Proactive Energy Management for Fuel Cell Hybrid Vehicles: An Expert-Guided Slope-Aware Deep Reinforcement Learning Approach

Fuel Cell Hybrid Electric Vehicles (FCHEVs) offer a promising path toward sustainable transportation, but their operational economy and component durability are highly dependent on the energy management strategy (EMS). Conventional deep reinforcement learning (DRL) approaches to EMS often suffer from training instability and are typically reactive, failing to leverage predictive information such as upcoming road topography. To overcome these limitations, this paper proposes a proactive, slope-aware EMS based on an expert-guided DRL framework.
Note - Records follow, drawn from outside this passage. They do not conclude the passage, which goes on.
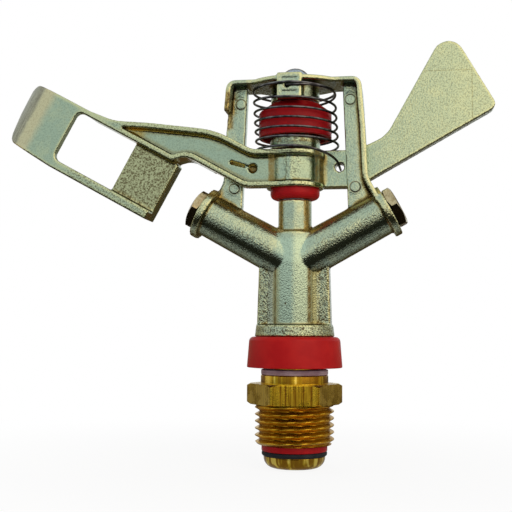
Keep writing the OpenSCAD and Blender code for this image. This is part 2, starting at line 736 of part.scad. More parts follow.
// Round inner corner of the window, at height v on the jet; turn is 1 above and -1 below
module window_corner(v, turn) {
    jet_frame() translate([window_end, v, 0]) scale([1, turn, 1]) slab(-arm_front, vane_t - arm_front)
        difference() {
            translate([-window_corner_r, -window_corner_r])
                square(window_corner_r + eps);
            translate([-window_corner_r, -window_corner_r]) circle(r = window_corner_r);
        }
}
window_corner_r = 1.8;
bar_foot_h = 0.8;
bar_len = 16.5;
module counterweight() {
    outline = rounded([
        [0, bar_foot_h, 0], [bar_len, bar_foot_h, 1], [paddle_reach, paddle_low_h, 2],
        [paddle_peak_x, paddle_peak_h, paddle_peak_r], [24.4, 14.6, 8],
        [bar_len, bar_h + bar_foot_h, 3], [0, bar_h + bar_foot_h, 0]]);
    difference() {
        translate([0, 0, hub_z]) rotate([90, 0, 0]) slab(-bar_y - bar_t, -bar_y) polygon(outline);
        translate([spring_hole_x, 0, hub_z + spring_hole_h]) rotate([-90, 0, 0])
            cylinder(h = past, d = spring_hole_d);
    }
}
// Round inner corners between the hub, the arm's web and the bar, drawn in plan
module hub_root() {
    reach = 0.7 * hub_d;
    translate([0, 0, hub_z + bar_foot_h]) linear_extrude(arm_h - bar_foot_h)
        offset(r = -hub_root_r) offset(r = hub_root_r) {
            circle(d = hub_d);
            translate([-reach, pocket_floor_y]) square([reach, arm_web_t]);
            translate([0, bar_y]) square([reach, bar_t]);
        }
}
module hammer_arm() {
    flange_h = arm_flange_w;
    color([0.66, 0.7, 0.52]) difference() {
        union() {
            bore(hub_z, hub_top_z, hub_d);
            bore(hub_z, hub_z + flange_h, hub_flange_d);
            bore(hub_z + arm_h - flange_h, hub_z + arm_h, hub_flange_d);
            hub_root();
            beam();
            window_frame();
            vane();
            window_corner(window_up, 1);
            window_corner(-window_down, -1);
            counterweight();
        }
        bore(hub_z - 1, hub_top_z + 1, sleeve_d + 2 * fit_gap);
    }
}

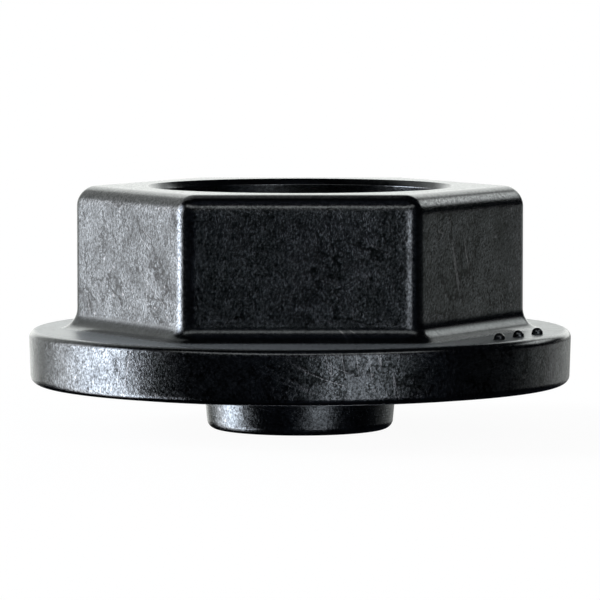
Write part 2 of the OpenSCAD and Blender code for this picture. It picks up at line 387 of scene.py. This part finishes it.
def build_pips():
    """Three domes with a small fillet at the foot, in a row beside one hex flat."""
    verts, faces, wear = [], [], []
    count = 40
    dome_r, dome_h, worn_depth = 0.46, 0.56, 0.4
    top = FLANGE_TOP + dome_h
    row_x, pitch, shift = 20.5, 3.36, 0.47
    turn = radians(-30)
    profile = [(0.0, 0.0)]
    profile += [(dome_r * sin(radians(t)), dome_r * (cos(radians(t)) - 1)) for t in range(9, 91, 9)]
    fillet = ((0.01, -0.5), (0.04, -0.54), (0.08, -0.565), (0.08, -0.7))
    profile += [(dome_r + out, dz) for out, dz in fillet]
    for side in (-1, 0, 1):
        across = shift + side * pitch
        cx = row_x * cos(turn) - across * sin(turn)
        cy = row_x * sin(turn) + across * cos(turn)
        base = len(verts)
        verts.append([cx, cy, top])
        wear.append(1.0)
        for r, dz in profile[1:]:
            for j in range(count):
                b = 2 * pi * j / count
                verts.append([cx + r * cos(b), cy + r * sin(b), top + dz])
                wear.append(max(0.0, 1 + dz / worn_depth))
        rows = len(profile) - 1
        for j in range(count):
            k = (j + 1) % count
            faces.append([base, base + 1 + j, base + 1 + k])
            for i in range(rows - 1):
                p, q = base + 1 + i * count, base + 1 + (i + 1) * count
                faces.append([p + j, q + j, q + k, p + k])
        last = base + 1 + (rows - 1) * count
        faces.append([last + j for j in range(count)][::-1])
    return make_object("marking_pips", verts, faces, wear)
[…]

The methodology integrates a rule-based expert into a Soft Actor-Critic (SAC) algorithm via a hybrid imitation–reinforcement loss function and guided exploration, enhancing training stability. The strategy was validated on a high-fidelity FCHEV model incorporating component degradation. Results on the dynamic Worldwide Harmonized Light Vehicles Test Cycle (WLTC) show that the proposed slope-aware strategy (DRL-S) reduces the SOC-corrected overall operating cost by a substantial 14.45% compared to a conventional rule-based controller. An ablation study confirms that this gain is fundamentally attributed to the utilization of slope information. Microscopic analysis reveals that the agent learns a proactive policy, performing anticipatory energy buffering before hill climbs to mitigate powertrain stress. This study demonstrates that integrating predictive information via an expert-guided DRL framework successfully transforms the EMS from a reactive to a proactive paradigm, offering a robust pathway for developing more intelligent and economically efficient energy management systems.